The Welsh Government has announced that it intends to implement the Renting Homes (Wales) Act 2016 on 15th July 2022. This will change the way that landlords in Wales rent their properties.
The Renting Homes (Wales) Act represents the biggest change to housing law in Wales for decades and is designed to increase protections for tenants and licensees and make it easier for people to rent a home.
Who is affected?
These changes will affect tenants and both landlords and letting/managing agents.
All social and private tenants will see some changes in the way their contracts are provided, in the way their homes are maintained and how they communicate with their landlords.

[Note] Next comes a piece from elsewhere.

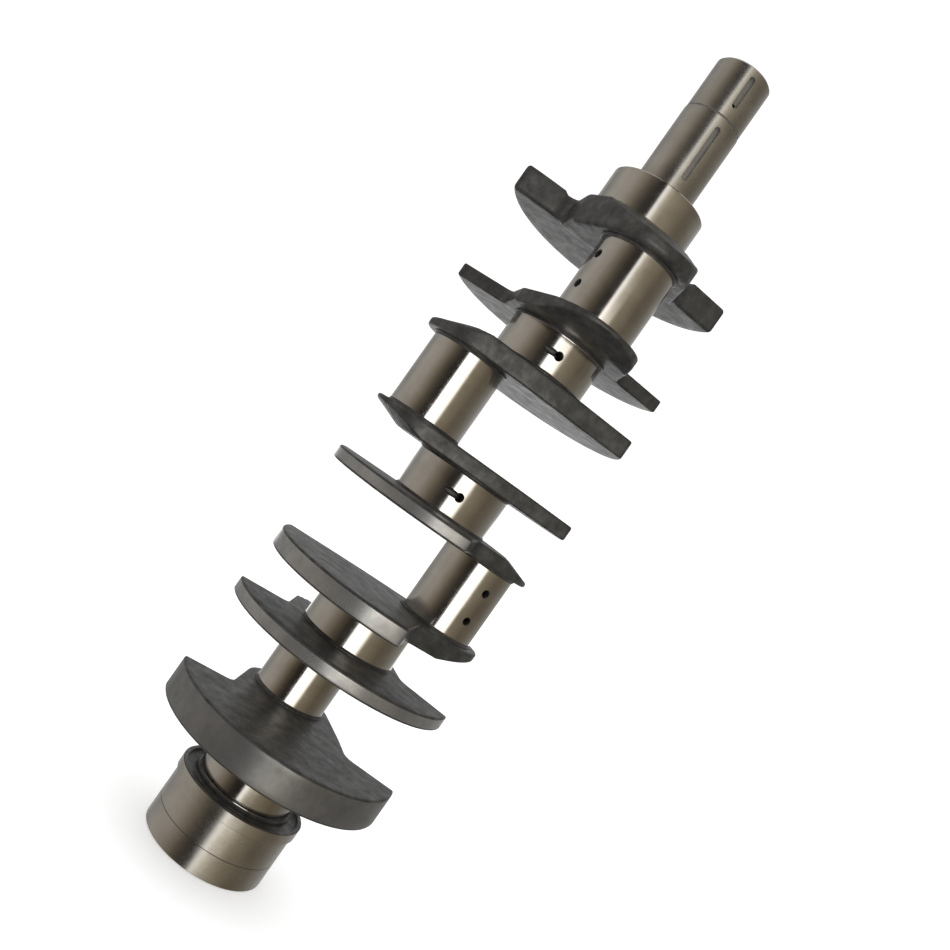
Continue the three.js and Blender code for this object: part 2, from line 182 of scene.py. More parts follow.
# Snout.
KEYWAY_WIDTH = 4.8 * MM
KEYWAY_DEPTH = 2.6 * MM
KEYWAY_OVERSHOOT = 2 * MM
GEAR_KEYWAY = (13.5 * MM, 45.5 * MM)  # start and length
NOSE_KEYWAY = (10 * MM, 26 * MM)
SPOT_RADIUS = 1.6 * MM
SPOT_DEPTH = 6 * MM
SPOT_CHAMFER = 0.2 * MM
SEAT_RELIEF_DEPTH = 0.4 * MM
SEAT_RELIEF_LENGTH = 2 * MM
NOSE_CHAMFER = 1.5 * MM
NECK_WIDTH = 0.8 * MM
NECK_DEPTH = 0.6 * MM
SNOUT_BOLT_RADIUS = 5.2 * MM
SNOUT_BOLT_DEPTH = 36 * MM
COUNTERSINK_RADIUS = 8 * MM
COUNTERSINK_DEPTH = 4 * MM

# View: the camera looks level at the shaft from in front of the first crankpin.
VIEW_AZIMUTH = -15.6
VIEW_DISTANCE = 722.5 * MM
VIEW_HEIGHT = 321.3 * MM
SHAFT_LEAN = 35.116
LENS = 37.33
SENSOR_WIDTH = 36
VIEW_SHIFT = (0.0196, 0.0120)
VIEW_REACH = 100

# The floor reaches far past the view and lies just under the flywheel face.
FLOOR_SIZE = 30.0
FLOOR_GAP = 0.2 * MM
FLOOR_LOOK = {
    "Base Color": (0.95, 0.95, 0.95, 1),
    "Roughness": 0.9,
    "Specular IOR Level": 0.1,
    "Emission Color": (1, 1, 1, 1),
    "Emission Strength": 0.22,
}


# ---- mesh helpers -------------------------------------------------------------------------

def new_piece(name, bm, materials):
    """Turns a bmesh into a smooth-shaded object in the scene."""
    bmesh.ops.recalc_face_normals(bm, faces=bm.faces)
    mesh = bpy.data.meshes.new(name)
    bm.to_mesh(mesh)
    bm.free()
    for material in materials:
        mesh.materials.append(material)
    piece = bpy.data.objects.new(name, mesh)
    bpy.context.scene.collection.objects.link(piece)
    for polygon in mesh.polygons:
        polygon.use_smooth = True
    return piece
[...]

All social and private landlords, including those who rent their properties through management companies or agents, will need to comply with the new law and make the necessary updates to their properties and paperwork.
What are the Key Changes?
Some of the key changes included in the Act are:
Tenancy Agreements will be replaced by Occupation Contracts which must be provided in writing. There will be two different types of Occupation Contracts; the standard contract for the private sector and the secure contract which will be for the social sector such as community landlords, including local authorities.

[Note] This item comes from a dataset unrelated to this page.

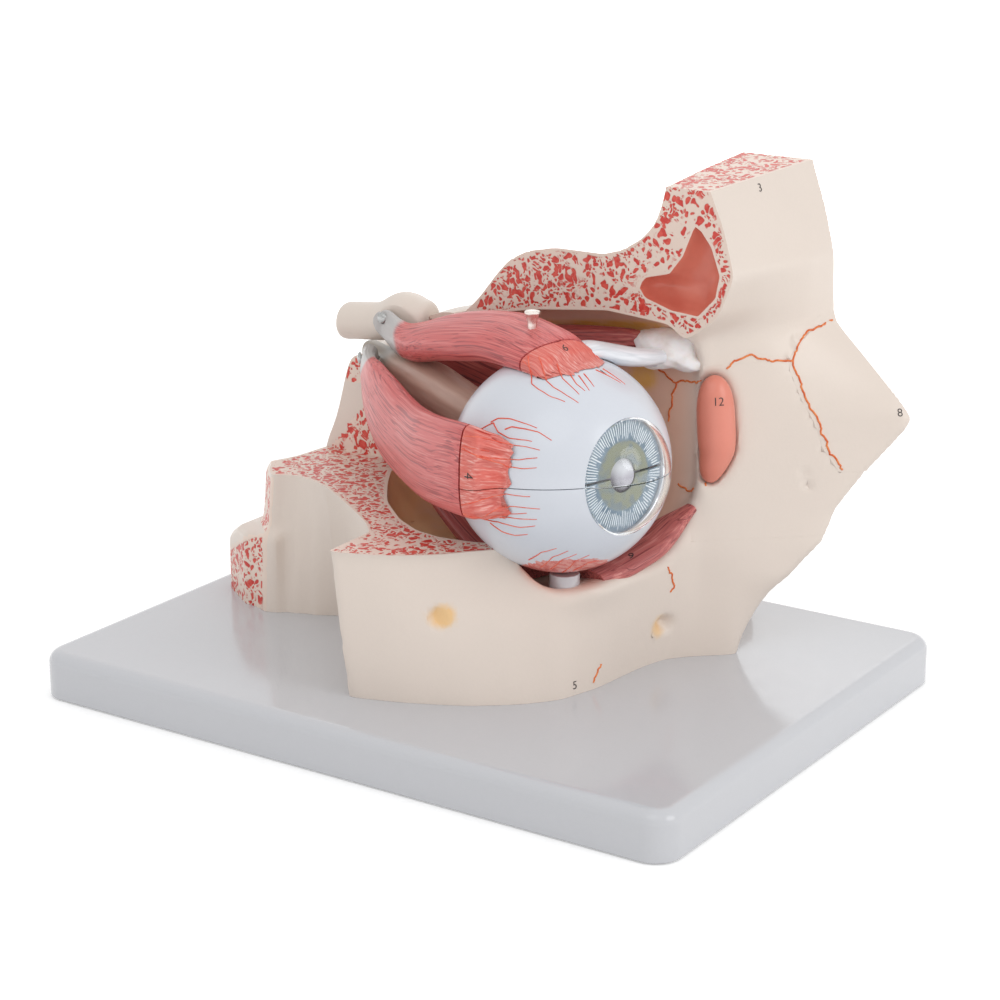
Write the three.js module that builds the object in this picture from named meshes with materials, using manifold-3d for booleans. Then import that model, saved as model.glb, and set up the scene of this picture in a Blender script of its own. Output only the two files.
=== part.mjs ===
// Eye anatomy model: a right eye in its bony orbit, three times life size, on a flat base.
// Millimetres. +X is the way the eye looks, +Y is the nose side, +Z is up.
// The origin is the centre of the underside.
import * as THREE from 'three';
import * as BufferGeometryUtils from 'three/addons/utils/BufferGeometryUtils.js';
import Module from 'manifold-3d';

const wasm = await Module();
wasm.setup();

// Clearances
const GAP = 0.3;              // between pieces that touch
const HOLE_PLAY = 0.35;       // round a pin or a screw in its hole

// Base
const BASE_LENGTH = 260;
const BASE_WIDTH = 195;
const BASE_TOP = 17.4;
const BASE_CORNER = 9.5;
const BASE_EDGE = 4.5;
const BASE_WALL = 3.2;
const FOOT_RADIUS = 8;
const FOOT_DROP = 0.5;        // how far the feet stand below the tray's rim
const FOOT_INSET = 26;
const COVER_THICK = 2;
const COVER_RECESS = 0.7;

// Screws that hold the bones, from below
const SCREW_RADIUS = 2;
const SCREW_HEAD_RADIUS = 4;
const SCREW_HEAD_THICK = 3;
const SCREW_BITE = 14;
const SCREW_PLACES = [[22, -42], [-84, 6], [-30, 66]];

// Planes of the cuts through the skull
const SIDE_CUT_Z = 69;        // level of the cut through the side wall
const ROOF_CUT_Y = 28;        // upright cut through roof and forehead
const MIDLINE_Y = 84;
const FOREHEAD_TOP = 184.3;   // height of the forehead's cut at the roof cut
const FOREHEAD_TOP_RISE = 4;  // and how much higher it is at the midline
const BONE_CELL = 7.8;        // size of the facets of the bones

// Eyeball
const EYE = new THREE.Vector3(40, -17, 96);
const EYE_YAW = -13.7;        // degrees, towards the temple
const EYE_PITCH = 3.4;        // degrees, upwards
const GLOBE_RADIUS = 37.5;
const SCLERA_WALL = 4;
const LIMBUS_RADIUS = 19.7;
const CORNEA_CURVE = 24;
const CORNEA_WALL = 1.6;
const CHOROID_WALL = 2.4;
const IRIS_SETBACK = 3.1;      // the iris' rear face behind the cornea's rim
const IRIS_THICK = 0.8;
const IRIS_PLAY = 0.5;        // round the iris, in the opening of the white shell
const PUPIL_RADIUS = 5.5;
const LENS_RADIUS = 13;
const LENS_THICK = 12;
const LENS_BULGE = 0.5;       // how far the lens stands into the pupil
const PEG_RADIUS = 1.1;
const PEG_RISE = 3;
const PEG_ANGLES = [100, -125];
const SEAM = GAP;             // gap between the upper and lower halves

// Muscles
const MUSCLE_SIDES = 12;
const RECTUS_LIFT = 0.5;      // how far the muscles lie above the globe
const SUPERIOR_PIVOT = new THREE.Vector3(-60, 20.5, 125.8);
const SUPERIOR_EYE_RADIUS = 4.6;
const SUPERIOR_PLATE = 4;
const LATERAL_PIVOT = new THREE.Vector3(-69, 22.5, 108.8);
const LATERAL_EYE_RADIUS = 3.6;
const LATERAL_PLATE = 10;
const LATERAL_SCREW_TURN = 41;  // degrees about Z
const PIVOT_SCREW_RADIUS = 1.2;
const PIVOT_HEAD_RADIUS = 2.1;
const PIVOT_HEAD_THICK = 1.4;
const SUPERIOR_SEAM = [37.6, -25];   // a spot [x, y] where the muscle meets its end on the eyeball
const SUPERIOR_SEAM_TURN = 24;       // degrees, how far that seam is turned from square to X
const LATERAL_SEAM_X = 29;
const SEAM_PLAY = 0.8;               // between a muscle and its end

// Retaining pin
const PIN_PLACE = [27, -15];
const PIN_RADIUS = 1.65;
const PIN_HEAD_RADIUS = 2.7;
const PIN_TOP = 146.2;
const PIN_BITE = 1.2;         // depth in the eyeball
const PIN_SLOT = 3.2;         // its slot in the eyeball reaches this far back

// Post under the eyeball
const POST_PLACE = [45, -22];
const POST_RADIUS = 5.2;
const POST_LENGTH = 9;        // from its foot in the bone's socket to the eyeball's underside

const COLOURS = {
  base: [0xe9eaee, 0.25, 0],
  board: [0xd8d8d8, 0.7, 0],
  rubber: [0x2b2b2b, 0.9, 0],
  metal: [0xc9c9c6, 0.25, 1],
  bone: [0xdcc9b8, 0.6, 0],
  muscle: [0xc0505a, 0.5, 0],
  darkMuscle: [0x86343a, 0.55, 0],
  tendon: [0xf0f0f0, 0.4, 0],
  nerve: [0xb59a8a, 0.55, 0],
  sac: [0xe0836f, 0.45, 0],
  sclera: [0xf2f5f9, 0.3, 0],
  cornea: [0xe8f0f4, 0.05, 0],
  choroid: [0x5a2e28, 0.6, 0],
  iris: [0x8fa2ae, 0.4, 0],
  lens: [0xf4f4ea, 0.1, 0],
  vitreous: [0xe6eef0, 0.08, 0],
};

const model = new THREE.Group();

// Solids and meshes

function solidOf(geometry) {
  const bare = geometry.clone();
  bare.deleteAttribute('normal');
  bare.deleteAttribute('uv');
  const merged = BufferGeometryUtils.mergeVertices(bare, 1e-4);
  const mesh = new wasm.Mesh({
    numProp: 3,
    vertProperties: new Float32Array(merged.attributes.position.array),
    triVerts: new Uint32Array(merged.index.array),
  });
  return new wasm.Manifold(mesh);
}

function geometryOf(solid) {
  const mesh = solid.getMesh();
  const geometry = new THREE.BufferGeometry();
  geometry.setAttribute('position', new THREE.Float32BufferAttribute(mesh.vertProperties, 3));
  geometry.setIndex(new THREE.Uint32BufferAttribute(mesh.triVerts, 1));
  geometry.computeVertexNormals();
  return geometry;
}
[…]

The Act introduces a six-month notice period for a landlord to end a contract where the contract-holder is not in breach of the contract. In addition, as landlords will not be able to issue such a possession notice during the first six months of occupation, contract-holders will have a minimum security of tenure of one year from the date of moving in.
All Properties Must be Safe
The landlord must ensure all properties are fit for human habitation (FFHH). This includes carrying out electrical safety testing and ensuring working smoke alarms and carbon monoxide detectors are fitted.
Landlords must also keep the structure and exterior of the property in good repair and keep installations for the supply of water, gas or electricity and hot water in repair and proper working order.
The Act makes it easier for landlords to repossess abandoned properties. After serving a four week warning notice and carrying out investigations to satisfy yourself the property is abandoned, properties can be repossessed without needing a court order.
What Happens Next?
The Welsh Government will continue to provide updates and useful information to help you meet your obligations as a landlord or managing agent over the next few months.
A national awareness campaign will also be launched to ensure tenants and landlords are aware of the changes that will take effect once the Renting Homes (Wales) Act 2016 is implemented.